Effective electrochemical water oxidation to H2O2 based on a bimetallic Fe/Co metal–organic framework

Abstract

Rationally designing high-efficiency catalysts for electrochemical two-electron water oxidation reaction (2e⁻ WOR) to produce hydrogen peroxide (H₂O₂) is extremely important, while designing bimetallic metal–organic frameworks (MOFs) is of great significance for effective 2e⁻ WOR. Herein, MIL-53(Fe) and different proportions of Co-doped MIL-53(Fe) were prepared by a hydrothermal method. The structural characterization and elemental analysis showed that the Co ions were successfully doped into MIL-53(Fe) to form a MIL-53(Fe/Co) bimetallic MOF, and the morphology of MIL-53(Fe/Co) became more regular after Co doping.
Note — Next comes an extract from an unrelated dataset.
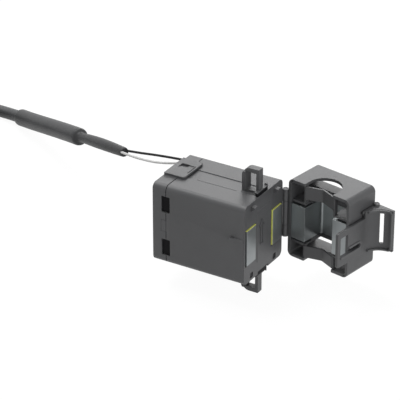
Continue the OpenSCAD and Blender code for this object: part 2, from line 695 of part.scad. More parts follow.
// Fills the corner between the curved tab, the side of the jaw and its rear edge
module web_plan()
    difference() {
        translate([tab_x, lever_y - tab_r]) square([tab_r + lever_t / 2, tab_r + lever_t / 2]);
        translate([tab_x, lever_y - tab_r]) circle(tab_r, $fn = 128);
    }
module latch_lever() color("#4a4b4e") on_jaw() {
    x0 = lever_bar - lever_reach;
    slot_z = (lever_slot_h - lever_window_h) / 2;
    slot_x = lever_slot_end - lever_slot_h / 2;
    difference() {
        union() {
            along_z(-lever_down, lever_up) lever_plan();
            intersection() {
                along_z(-lever_down, tab_up) lever_plan();
                block(tab_x + 1, jaw_depth * 2, -body_w, 0, -body_h, body_h);
            }
            along_z(-lever_down, web_t - lever_down) web_plan();
            along_z(tab_up - web_t, tab_up) web_plan();
            translate([latch_pin_x, latch_pin_y, tab_up - e]) cylinder(h = 1, d = knuckle_d);
        }
        block(x0, x0 + lever_window_len, -body_w, 0, -lever_window_h / 2, lever_window_h / 2);
        block(x0 + 1, slot_x, -body_w, 0, slot_z - lever_slot_h / 2, slot_z + lever_slot_h / 2);
        translate([slot_x, 0, slot_z]) rotate([90, 0, 0]) cylinder(h = body_w, d = lever_slot_h);
        translate([tab_x, lever_y - tab_r, (tab_up - lever_down) / 2 + 0.7]) rotate([0, 0, 33])
            block(0, 2 * tab_r, -tab_slot_w / 2, tab_slot_w / 2, -tab_slot_h / 2, tab_slot_h / 2);
        latch_pin_bore(latch_pin_d / 2 + pin_fit);
    }
}

// Leads
module lead_wire(way) {
    inner = [for (x = [post_x, post_x - 3]) [x, way[0][1], wire_z]];
    even_tube(smooth(concat(inner, way), 2), wire_d, 8);
}
module black_lead_wire() color("#1c1c1e") lead_wire(black_way);
module white_lead_wire() color("#e6e6e2") lead_wire(white_way);
module heat_shrink_sleeve() color("#8d8f92")
    tube(sleeve_way, sleeve_r, 12);
module lead_cable() color("#2b2c2e")
    even_tube(smooth(cable_way, 2), cable_d, 12);
module cable_coil() color("#2b2c2e")
    translate([coil_x, coil_y, coil_z]) rotate_extrude($fn = 96)
        for (x = [coil_inner_r, coil_outer_r], z = [-cable_d / 2, cable_d / 2])
            translate([x, z]) circle(d = cable_d + 0.04, $fn = 24);
module coil_tie() color("#1c1c1e")
    translate([coil_x - (coil_inner_r + coil_outer_r) / 2, coil_y, coil_z])
        along_y(-tie_w / 2, tie_w / 2) difference() {
            square(2 * cable_d + 2 * tie_t, center = true);
            square(2 * cable_d + 2 * fit, center = true);
        }
module cable_tail() color("#2b2c2e")
    even_tube(smooth(tail_way, 2), cable_d, 12);
module wire_end(s) {
    start = tail_end + [0, s * 1.4, -0.4];
    stop = [start[0] + wire_end_len, start[1] + s * 4, floor_z + ferrule_d / 2];
    mid = (start + stop) / 2 + [0, 0, -0.8];
    even_tube(smooth([start, mid, stop], 3), wire_d, 8);
    translate(stop) rotate([0, 90, 0]) cylinder(h = ferrule_len, d = ferrule_d);
}
module black_wire_end() color("#1c1c1e") wire_end(1);
module white_wire_end() color("#e6e6e2") wire_end(-1);

main_housing();
rear_cover();
long_core_half();
latch_leg_liner();
hinge_leg_liner();
bobbin();
winding();
winding_wrap();
foam_pad();
terminal_board();
terminal_posts();
wire_clamp();
hinge_pin();
jaw_shell();
core_carrier();
short_core_half();
core_spring();
upper_retaining_band();
lower_retaining_band();
latch_pin();
latch_lever();
black_lead_wire();
white_lead_wire();
heat_shrink_sleeve();
lead_cable();
cable_coil();
coil_tie();
cable_tail();
black_wire_end();
white_wire_end();
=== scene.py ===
import math

import bmesh
import bpy
from bpy.props import FloatProperty, FloatVectorProperty, IntProperty, PointerProperty
from mathutils import Matrix, Vector, noise


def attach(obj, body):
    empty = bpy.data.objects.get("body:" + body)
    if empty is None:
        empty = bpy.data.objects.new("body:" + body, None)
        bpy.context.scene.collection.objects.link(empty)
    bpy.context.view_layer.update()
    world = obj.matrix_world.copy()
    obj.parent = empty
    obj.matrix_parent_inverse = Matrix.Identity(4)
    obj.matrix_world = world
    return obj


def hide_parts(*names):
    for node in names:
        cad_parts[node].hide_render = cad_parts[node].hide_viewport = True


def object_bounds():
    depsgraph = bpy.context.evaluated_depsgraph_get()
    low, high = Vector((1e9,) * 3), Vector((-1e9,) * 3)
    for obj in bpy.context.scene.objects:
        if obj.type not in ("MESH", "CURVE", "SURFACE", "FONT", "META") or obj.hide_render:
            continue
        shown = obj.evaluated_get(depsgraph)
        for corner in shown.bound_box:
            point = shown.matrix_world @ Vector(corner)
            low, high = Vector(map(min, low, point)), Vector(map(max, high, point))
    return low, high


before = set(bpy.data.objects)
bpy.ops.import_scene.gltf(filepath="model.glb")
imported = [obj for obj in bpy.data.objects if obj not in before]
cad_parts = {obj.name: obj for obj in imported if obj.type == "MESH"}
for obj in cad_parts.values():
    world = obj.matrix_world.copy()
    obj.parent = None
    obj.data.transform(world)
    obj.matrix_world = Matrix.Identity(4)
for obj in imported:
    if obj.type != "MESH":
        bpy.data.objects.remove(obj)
CAD_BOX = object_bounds()

bl_info = {
    "name": "Split-core current transformer",
    "version": (1, 0, 0),
    "blender": (4, 5, 0),
    "location": "View3D > Sidebar > Transformer",
    "description": "Finishes for a clip-on current transformer with an open jaw and coiled leads",
    "category": "Object",
}

MM = 0.001


# ---------------------------------------------------------------- values that a user would change

class TransformerSizes(bpy.types.PropertyGroup):
    """Sizes of the finished pieces"""

    thin_edge: FloatProperty(
        name="Thin edge", description="Rounding along the edges of thin plastic and sheet steel",
        default=0.15 * MM, min=0.02 * MM, max=0.4 * MM, precision=5, unit="LENGTH")
    grain: FloatProperty(
        name="Grain", description="Size of the fine grain that the mould leaves on the plastic",
        default=0.35 * MM, min=0.1 * MM, max=1 * MM, precision=5, unit="LENGTH")
    lamination: FloatProperty(
        name="Lamination", description="Thickness of one sheet of the core's steel",
        default=0.5 * MM, min=0.2 * MM, max=1 * MM, precision=5, unit="LENGTH")
    wire_d: FloatProperty(
        name="Lead wire diameter", description="Diameter over the insulation of each lead wire",
        default=1.3 * MM, min=1 * MM, max=1.6 * MM, precision=5, unit="LENGTH")
    wire_length: FloatProperty(
        name="Lead wire length",
        description="Length of each lead wire from its posts into the sleeve",
        default=0.058, min=0.05, max=0.08, precision=4, unit="LENGTH")
    cable_d: FloatProperty(
        name="Cable diameter", description="Diameter over the sheath of the cable",
        default=7 * MM, min=6 * MM, max=7.4 * MM, precision=5, unit="LENGTH")
    cable_length: FloatProperty(
        name="Cable length", description="Length of the sheathed cable, most of it in the coil",
        default=0.87, min=0.5, max=1.2, precision=4, unit="LENGTH")
    coil_steps: IntProperty(
        name="Points in a turn", description="Points of the cable's line in each turn of the coil",
        default=24, min=12, max=48)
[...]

We found that the optimized MIL-53(Fe/Co) exhibits remarkable 2e⁻ WOR performance, which gave an overpotential of 150 mV at 1 mA cm⁻². The overpotential of MIL-53(Fe/Co) was approximately 220 mV (at 1 mA cm⁻²) lower than that of MIL-53(Fe), which may be attributed to the change of microstructure of MIL-53(Fe) after Co doping and the synergistic effect between Fe/Co. Our work introduces a strategy for designing bimetallic MOF-based electrocatalysts, opening up new possibilities for efficient 2e⁻ WOR systems.